Pramila Patten, the UN’s envoy on sex crimes, led a research mission in Israel in January that found evidence of sexual violence both during the shock assault and against the hostages.

Pramila Patten, right, United Nations special representative on sexual violence in conflict, addresses a meeting of the United Nations Security Council on the war in Gaza, March 11, 2024, at UN headquarters in New York. (Bebeto Matthews/AP)

Soussana told the UN that she had met with Patten in January, and praised the envoy for keeping her promise “to never give up on securing the release of the hostages.”

Soussana became the first released hostage to speak publicly about being sexually abused while held hostage in Gaza, recounting her ordeal in an interview with the New York Times in March.

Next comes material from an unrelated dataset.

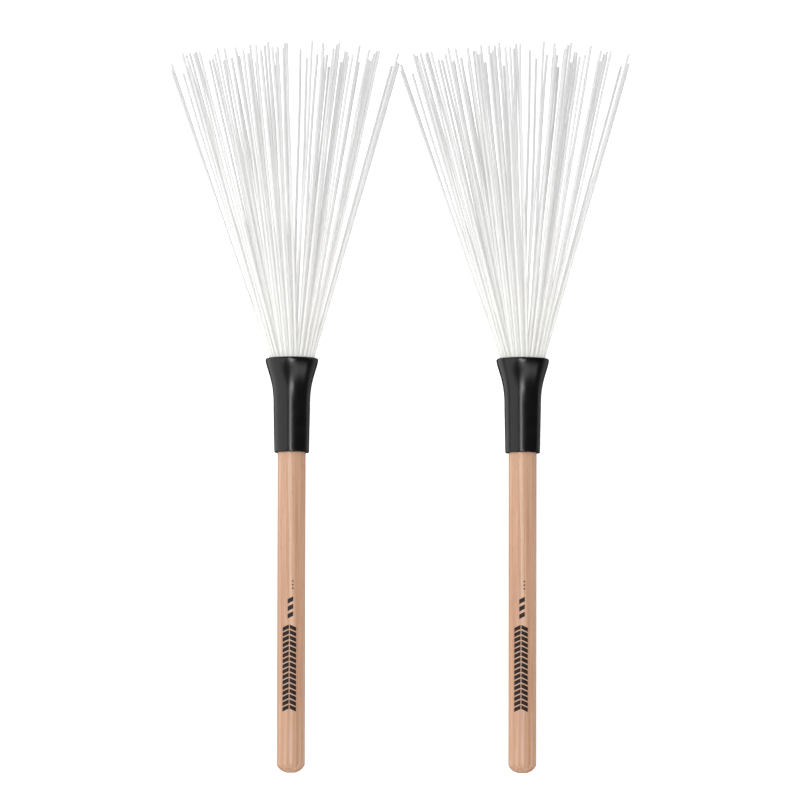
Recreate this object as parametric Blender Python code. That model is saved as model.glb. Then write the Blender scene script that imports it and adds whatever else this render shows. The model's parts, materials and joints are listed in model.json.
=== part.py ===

Earlier this week, Mia Schem, who was also released in the November ceasefire, said that she was sexually harassed while held in Gaza in Hamas captivity.

Released hostage Mia Schem speaks to Channel 13 about her time in captivity in Gaza, December 28, 2023. (Screenshot, Channel 13, used in accordance with Clause 27a of the Copyright Law)

In an interview broadcast Sunday on the HOT3 channel, she said she arrived at her captor’s house bleeding profusely and with her arm “not connected,” and that she collapsed on the bathroom floor while trying to insert a tampon.

Subsequently, she said, her captor “constantly reminded me that he saw me without underwear.”

It is believed that 97 of the hostages kidnapped during the Hamas assault on October 7, 2023, remain in Gaza, including the bodies of at least 34 confirmed dead by the IDF.